EXERCISE BRIEF. Using the data below, return the stretch from the line that contains "Keep writing the" through the line that contains "return piece", both included, exactly as it stands and nothing beyond it.

(CAD and scene scripts)
— BEGIN —
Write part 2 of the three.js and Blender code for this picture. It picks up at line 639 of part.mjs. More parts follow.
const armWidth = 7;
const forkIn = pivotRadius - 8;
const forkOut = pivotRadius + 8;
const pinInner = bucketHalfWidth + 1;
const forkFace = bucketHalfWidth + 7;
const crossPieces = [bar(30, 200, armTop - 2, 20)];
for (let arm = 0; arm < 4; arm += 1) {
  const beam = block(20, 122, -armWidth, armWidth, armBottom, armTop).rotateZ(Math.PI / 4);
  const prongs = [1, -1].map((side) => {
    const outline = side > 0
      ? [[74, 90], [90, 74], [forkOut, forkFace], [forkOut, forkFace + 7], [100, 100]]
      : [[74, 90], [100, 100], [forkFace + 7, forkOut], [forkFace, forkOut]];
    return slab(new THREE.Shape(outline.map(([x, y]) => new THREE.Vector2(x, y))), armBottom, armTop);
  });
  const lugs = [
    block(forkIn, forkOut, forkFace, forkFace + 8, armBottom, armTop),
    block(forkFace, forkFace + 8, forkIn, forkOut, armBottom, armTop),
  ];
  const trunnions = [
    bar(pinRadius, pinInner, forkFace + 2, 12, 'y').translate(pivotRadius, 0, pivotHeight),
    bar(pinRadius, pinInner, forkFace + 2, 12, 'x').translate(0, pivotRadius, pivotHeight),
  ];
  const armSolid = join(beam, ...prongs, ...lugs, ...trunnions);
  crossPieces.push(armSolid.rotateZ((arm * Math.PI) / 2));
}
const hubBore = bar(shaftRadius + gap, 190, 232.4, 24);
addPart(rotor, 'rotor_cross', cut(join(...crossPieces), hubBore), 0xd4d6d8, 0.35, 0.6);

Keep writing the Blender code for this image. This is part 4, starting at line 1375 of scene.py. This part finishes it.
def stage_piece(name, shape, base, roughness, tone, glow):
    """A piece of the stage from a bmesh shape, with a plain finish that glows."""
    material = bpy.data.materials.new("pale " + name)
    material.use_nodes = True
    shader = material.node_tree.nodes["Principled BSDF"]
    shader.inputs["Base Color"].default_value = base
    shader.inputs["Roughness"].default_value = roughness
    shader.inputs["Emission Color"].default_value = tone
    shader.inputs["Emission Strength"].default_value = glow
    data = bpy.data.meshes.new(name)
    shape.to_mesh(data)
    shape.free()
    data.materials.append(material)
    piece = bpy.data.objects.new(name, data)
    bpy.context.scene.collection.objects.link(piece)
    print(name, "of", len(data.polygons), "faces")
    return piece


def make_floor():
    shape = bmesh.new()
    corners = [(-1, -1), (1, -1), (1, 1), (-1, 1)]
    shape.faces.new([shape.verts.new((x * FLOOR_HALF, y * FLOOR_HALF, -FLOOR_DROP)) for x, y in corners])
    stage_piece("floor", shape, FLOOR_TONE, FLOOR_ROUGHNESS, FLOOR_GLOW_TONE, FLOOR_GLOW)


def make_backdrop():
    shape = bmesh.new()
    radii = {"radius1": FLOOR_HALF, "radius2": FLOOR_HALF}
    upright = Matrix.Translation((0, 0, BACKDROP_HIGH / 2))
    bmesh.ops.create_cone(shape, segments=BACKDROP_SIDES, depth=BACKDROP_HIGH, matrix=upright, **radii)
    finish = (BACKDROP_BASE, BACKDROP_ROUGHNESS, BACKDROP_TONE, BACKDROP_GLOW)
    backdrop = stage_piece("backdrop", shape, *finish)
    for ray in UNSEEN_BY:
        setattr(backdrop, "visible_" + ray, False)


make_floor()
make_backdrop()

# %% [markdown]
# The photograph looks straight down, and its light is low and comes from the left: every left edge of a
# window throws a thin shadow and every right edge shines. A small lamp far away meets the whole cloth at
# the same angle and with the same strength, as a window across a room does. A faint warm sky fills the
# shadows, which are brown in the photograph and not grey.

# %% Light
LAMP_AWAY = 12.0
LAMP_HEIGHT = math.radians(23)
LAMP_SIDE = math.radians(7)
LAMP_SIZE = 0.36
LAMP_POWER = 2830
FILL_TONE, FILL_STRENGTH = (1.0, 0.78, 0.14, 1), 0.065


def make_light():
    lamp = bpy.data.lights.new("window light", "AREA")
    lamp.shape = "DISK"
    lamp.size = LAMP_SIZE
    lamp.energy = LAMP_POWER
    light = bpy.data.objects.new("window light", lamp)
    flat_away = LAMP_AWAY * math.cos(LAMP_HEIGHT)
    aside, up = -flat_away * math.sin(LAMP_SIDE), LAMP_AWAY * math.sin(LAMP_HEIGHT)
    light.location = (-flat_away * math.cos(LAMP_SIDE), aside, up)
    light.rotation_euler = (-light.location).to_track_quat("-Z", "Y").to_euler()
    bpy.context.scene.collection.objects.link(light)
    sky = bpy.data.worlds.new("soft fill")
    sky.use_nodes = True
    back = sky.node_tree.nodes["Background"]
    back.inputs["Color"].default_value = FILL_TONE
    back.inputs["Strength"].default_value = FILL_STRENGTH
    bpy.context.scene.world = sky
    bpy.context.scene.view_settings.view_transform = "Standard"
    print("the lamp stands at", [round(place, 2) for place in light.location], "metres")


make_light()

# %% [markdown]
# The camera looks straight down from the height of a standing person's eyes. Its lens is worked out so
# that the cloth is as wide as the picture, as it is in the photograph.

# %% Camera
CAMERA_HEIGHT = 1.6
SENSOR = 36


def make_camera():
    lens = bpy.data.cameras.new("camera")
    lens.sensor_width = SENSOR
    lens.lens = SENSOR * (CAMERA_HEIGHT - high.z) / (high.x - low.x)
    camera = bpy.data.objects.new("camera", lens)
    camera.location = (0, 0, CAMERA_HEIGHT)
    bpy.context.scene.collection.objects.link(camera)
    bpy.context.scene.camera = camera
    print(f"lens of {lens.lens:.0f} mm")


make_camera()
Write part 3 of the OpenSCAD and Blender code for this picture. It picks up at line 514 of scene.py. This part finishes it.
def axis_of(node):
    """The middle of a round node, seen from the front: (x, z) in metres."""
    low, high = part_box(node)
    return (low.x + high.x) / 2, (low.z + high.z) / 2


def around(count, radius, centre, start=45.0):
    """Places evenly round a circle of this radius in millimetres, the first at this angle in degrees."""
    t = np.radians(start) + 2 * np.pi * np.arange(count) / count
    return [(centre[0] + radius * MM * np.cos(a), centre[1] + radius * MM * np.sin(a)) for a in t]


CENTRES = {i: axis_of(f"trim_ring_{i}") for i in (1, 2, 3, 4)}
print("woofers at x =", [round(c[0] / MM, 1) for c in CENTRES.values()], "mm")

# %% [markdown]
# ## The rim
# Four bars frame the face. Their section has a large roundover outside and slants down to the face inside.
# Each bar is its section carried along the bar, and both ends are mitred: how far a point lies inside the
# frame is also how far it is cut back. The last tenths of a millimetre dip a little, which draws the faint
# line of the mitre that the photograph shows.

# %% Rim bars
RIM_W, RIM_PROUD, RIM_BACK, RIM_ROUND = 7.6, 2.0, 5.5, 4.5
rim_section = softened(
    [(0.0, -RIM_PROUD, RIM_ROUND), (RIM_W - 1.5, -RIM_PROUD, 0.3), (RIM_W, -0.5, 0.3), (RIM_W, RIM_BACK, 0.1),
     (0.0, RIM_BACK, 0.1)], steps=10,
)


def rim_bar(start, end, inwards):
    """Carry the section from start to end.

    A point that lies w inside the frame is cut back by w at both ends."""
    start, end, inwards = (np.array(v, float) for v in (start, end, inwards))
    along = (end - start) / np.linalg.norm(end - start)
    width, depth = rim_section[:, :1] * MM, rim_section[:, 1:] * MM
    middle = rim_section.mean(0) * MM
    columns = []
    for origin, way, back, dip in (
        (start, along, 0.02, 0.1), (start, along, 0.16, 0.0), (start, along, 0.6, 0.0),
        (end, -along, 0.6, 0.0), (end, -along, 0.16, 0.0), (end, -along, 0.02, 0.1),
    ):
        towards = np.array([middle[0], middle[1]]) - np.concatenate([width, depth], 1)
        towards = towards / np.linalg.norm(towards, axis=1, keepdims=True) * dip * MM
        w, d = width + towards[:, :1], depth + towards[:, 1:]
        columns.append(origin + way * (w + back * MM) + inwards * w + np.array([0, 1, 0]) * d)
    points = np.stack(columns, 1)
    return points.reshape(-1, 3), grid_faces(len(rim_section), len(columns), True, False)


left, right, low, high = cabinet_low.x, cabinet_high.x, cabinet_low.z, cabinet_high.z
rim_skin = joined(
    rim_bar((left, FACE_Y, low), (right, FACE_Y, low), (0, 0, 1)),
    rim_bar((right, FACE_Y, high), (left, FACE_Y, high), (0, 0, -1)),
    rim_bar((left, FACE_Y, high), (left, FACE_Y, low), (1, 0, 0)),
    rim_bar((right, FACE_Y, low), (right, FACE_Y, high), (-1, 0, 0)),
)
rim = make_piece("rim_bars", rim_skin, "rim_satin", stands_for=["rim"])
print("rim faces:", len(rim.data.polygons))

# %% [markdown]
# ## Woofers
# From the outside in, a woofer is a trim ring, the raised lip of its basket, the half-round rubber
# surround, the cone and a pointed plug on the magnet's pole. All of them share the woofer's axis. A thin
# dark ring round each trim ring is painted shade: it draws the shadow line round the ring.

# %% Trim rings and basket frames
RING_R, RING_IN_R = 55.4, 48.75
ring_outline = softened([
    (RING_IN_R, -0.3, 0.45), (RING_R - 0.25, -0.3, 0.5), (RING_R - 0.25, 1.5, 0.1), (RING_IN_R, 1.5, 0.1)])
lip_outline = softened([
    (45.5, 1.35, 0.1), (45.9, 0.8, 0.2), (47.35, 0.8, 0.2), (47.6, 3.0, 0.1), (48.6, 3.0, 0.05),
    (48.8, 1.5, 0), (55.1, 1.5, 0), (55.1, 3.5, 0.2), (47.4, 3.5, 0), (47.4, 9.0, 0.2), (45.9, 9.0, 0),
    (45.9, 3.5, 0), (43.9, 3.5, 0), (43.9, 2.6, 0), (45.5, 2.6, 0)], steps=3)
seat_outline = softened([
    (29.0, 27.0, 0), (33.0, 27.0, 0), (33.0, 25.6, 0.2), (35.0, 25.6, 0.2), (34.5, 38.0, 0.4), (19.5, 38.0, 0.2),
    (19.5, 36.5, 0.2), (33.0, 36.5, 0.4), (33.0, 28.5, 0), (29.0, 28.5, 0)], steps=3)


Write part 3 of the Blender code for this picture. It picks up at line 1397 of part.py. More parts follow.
— END —
TASK ANSWER.
Keep writing the Blender code for this image. This is part 4, starting at line 1375 of scene.py. This part finishes it.
def stage_piece(name, shape, base, roughness, tone, glow):
    """A piece of the stage from a bmesh shape, with a plain finish that glows."""
    material = bpy.data.materials.new("pale " + name)
    material.use_nodes = True
    shader = material.node_tree.nodes["Principled BSDF"]
    shader.inputs["Base Color"].default_value = base
    shader.inputs["Roughness"].default_value = roughness
    shader.inputs["Emission Color"].default_value = tone
    shader.inputs["Emission Strength"].default_value = glow
    data = bpy.data.meshes.new(name)
    shape.to_mesh(data)
    shape.free()
    data.materials.append(material)
    piece = bpy.data.objects.new(name, data)
    bpy.context.scene.collection.objects.link(piece)
    print(name, "of", len(data.polygons), "faces")
    return piece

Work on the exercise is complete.